→ **EXERCISE DIRECTIONS**: Look through the data below and extract, unchanged, the lines from the one that contains "Write part 3" to the one that contains "GREY_UP_TO = 1.4", both included.
--- start of EXERCISE INPUTS ---
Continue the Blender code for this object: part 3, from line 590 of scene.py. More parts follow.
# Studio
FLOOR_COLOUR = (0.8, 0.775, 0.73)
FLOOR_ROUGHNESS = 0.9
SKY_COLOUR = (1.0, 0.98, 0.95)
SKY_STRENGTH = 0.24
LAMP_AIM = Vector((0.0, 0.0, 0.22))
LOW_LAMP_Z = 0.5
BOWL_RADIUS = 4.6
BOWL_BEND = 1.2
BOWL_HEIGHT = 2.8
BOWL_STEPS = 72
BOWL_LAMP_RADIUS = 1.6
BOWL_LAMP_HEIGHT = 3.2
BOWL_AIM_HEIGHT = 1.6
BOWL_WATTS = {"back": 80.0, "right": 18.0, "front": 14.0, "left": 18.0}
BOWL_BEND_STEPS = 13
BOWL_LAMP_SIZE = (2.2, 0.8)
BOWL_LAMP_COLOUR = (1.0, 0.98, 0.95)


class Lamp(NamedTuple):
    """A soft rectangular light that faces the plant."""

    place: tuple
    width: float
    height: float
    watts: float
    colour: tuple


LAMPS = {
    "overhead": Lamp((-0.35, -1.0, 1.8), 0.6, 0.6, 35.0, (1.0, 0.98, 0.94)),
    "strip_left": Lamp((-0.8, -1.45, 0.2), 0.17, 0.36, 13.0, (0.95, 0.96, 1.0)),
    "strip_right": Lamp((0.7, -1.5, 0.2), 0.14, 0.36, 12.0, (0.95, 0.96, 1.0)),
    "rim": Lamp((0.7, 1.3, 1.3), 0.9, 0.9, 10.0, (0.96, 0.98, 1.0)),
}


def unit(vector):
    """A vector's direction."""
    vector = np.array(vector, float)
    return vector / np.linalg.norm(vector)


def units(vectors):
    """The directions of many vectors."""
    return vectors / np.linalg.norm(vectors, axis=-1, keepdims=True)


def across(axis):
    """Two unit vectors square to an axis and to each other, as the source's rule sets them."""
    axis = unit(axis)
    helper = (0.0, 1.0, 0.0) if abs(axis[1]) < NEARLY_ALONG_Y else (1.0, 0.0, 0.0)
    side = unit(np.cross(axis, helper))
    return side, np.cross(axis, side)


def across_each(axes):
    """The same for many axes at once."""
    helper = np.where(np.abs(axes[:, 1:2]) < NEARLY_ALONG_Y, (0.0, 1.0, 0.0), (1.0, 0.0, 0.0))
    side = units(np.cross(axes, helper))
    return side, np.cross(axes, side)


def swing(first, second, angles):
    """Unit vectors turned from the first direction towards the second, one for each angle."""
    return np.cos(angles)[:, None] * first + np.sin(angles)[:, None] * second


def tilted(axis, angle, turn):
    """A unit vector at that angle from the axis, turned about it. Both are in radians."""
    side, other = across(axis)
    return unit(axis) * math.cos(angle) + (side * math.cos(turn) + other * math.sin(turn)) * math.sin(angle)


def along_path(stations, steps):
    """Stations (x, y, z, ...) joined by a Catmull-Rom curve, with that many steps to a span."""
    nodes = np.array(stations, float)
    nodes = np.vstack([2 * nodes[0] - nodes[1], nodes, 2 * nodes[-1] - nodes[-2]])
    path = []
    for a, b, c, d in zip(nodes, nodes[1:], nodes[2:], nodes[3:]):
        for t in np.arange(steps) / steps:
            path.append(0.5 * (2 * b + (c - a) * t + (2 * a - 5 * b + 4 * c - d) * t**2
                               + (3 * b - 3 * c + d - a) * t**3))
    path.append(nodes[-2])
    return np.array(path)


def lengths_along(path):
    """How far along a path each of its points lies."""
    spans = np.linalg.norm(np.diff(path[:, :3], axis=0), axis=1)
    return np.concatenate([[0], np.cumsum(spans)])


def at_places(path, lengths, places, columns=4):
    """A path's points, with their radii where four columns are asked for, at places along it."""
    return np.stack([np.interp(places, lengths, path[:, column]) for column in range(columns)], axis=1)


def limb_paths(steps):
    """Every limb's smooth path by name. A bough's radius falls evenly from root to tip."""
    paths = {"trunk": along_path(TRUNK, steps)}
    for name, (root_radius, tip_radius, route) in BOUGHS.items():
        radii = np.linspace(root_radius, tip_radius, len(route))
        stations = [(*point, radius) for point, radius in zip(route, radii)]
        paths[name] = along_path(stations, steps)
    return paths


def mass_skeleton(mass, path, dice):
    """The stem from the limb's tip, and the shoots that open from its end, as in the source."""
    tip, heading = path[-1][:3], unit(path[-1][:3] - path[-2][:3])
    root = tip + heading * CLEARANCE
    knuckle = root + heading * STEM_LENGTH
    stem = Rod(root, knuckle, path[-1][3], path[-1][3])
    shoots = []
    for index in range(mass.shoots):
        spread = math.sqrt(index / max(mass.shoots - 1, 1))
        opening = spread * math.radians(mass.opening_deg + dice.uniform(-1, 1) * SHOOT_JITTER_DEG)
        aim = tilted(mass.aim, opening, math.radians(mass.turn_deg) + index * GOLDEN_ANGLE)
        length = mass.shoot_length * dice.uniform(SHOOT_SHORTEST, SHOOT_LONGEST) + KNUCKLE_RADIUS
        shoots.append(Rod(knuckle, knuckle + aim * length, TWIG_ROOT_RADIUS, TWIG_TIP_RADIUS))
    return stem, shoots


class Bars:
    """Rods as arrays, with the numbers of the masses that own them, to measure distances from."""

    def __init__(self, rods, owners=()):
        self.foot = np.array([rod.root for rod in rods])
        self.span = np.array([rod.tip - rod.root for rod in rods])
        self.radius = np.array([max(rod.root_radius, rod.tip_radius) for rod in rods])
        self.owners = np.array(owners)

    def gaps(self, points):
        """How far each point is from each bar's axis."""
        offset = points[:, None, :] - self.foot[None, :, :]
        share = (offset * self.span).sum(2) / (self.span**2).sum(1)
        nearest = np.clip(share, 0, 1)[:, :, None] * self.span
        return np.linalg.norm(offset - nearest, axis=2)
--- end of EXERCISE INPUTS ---
--- start of EXERCISE INPUTS ---
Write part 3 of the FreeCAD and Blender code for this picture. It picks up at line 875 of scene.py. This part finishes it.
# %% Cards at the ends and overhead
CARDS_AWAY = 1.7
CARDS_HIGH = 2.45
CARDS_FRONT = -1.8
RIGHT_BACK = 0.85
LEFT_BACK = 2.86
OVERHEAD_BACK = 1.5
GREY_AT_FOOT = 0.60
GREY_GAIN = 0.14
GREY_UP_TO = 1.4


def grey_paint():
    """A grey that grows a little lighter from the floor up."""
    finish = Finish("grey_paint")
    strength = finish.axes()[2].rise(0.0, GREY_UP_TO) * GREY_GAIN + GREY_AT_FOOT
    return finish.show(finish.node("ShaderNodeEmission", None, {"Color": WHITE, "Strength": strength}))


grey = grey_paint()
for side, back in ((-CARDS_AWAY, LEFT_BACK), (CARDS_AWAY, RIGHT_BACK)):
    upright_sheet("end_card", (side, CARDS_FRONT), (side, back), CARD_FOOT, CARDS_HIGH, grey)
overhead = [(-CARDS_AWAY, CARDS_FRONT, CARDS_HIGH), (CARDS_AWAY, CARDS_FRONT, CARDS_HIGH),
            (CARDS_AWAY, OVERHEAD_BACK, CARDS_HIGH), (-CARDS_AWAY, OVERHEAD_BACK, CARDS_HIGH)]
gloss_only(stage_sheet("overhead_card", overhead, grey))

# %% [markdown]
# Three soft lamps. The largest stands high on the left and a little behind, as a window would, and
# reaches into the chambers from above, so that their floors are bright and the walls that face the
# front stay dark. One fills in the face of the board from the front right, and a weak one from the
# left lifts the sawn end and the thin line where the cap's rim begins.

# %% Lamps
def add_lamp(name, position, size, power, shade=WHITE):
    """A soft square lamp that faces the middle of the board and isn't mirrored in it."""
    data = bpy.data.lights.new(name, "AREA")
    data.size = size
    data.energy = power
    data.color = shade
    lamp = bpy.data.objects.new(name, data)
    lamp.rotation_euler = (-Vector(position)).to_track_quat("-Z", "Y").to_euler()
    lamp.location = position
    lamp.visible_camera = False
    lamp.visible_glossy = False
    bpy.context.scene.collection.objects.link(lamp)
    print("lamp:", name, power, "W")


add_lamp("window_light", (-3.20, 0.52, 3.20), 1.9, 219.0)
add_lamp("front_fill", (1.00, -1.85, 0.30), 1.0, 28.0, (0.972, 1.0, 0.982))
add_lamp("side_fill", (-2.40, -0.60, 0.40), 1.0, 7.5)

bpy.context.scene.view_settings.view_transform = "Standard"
--- end of EXERCISE INPUTS ---
→ **SOLUTION FOR THIS TASK**:
Write part 3 of the FreeCAD and Blender code for this picture. It picks up at line 875 of scene.py. This part finishes it.
# %% Cards at the ends and overhead
CARDS_AWAY = 1.7
CARDS_HIGH = 2.45
CARDS_FRONT = -1.8
RIGHT_BACK = 0.85
LEFT_BACK = 2.86
OVERHEAD_BACK = 1.5
GREY_AT_FOOT = 0.60
GREY_GAIN = 0.14
GREY_UP_TO = 1.4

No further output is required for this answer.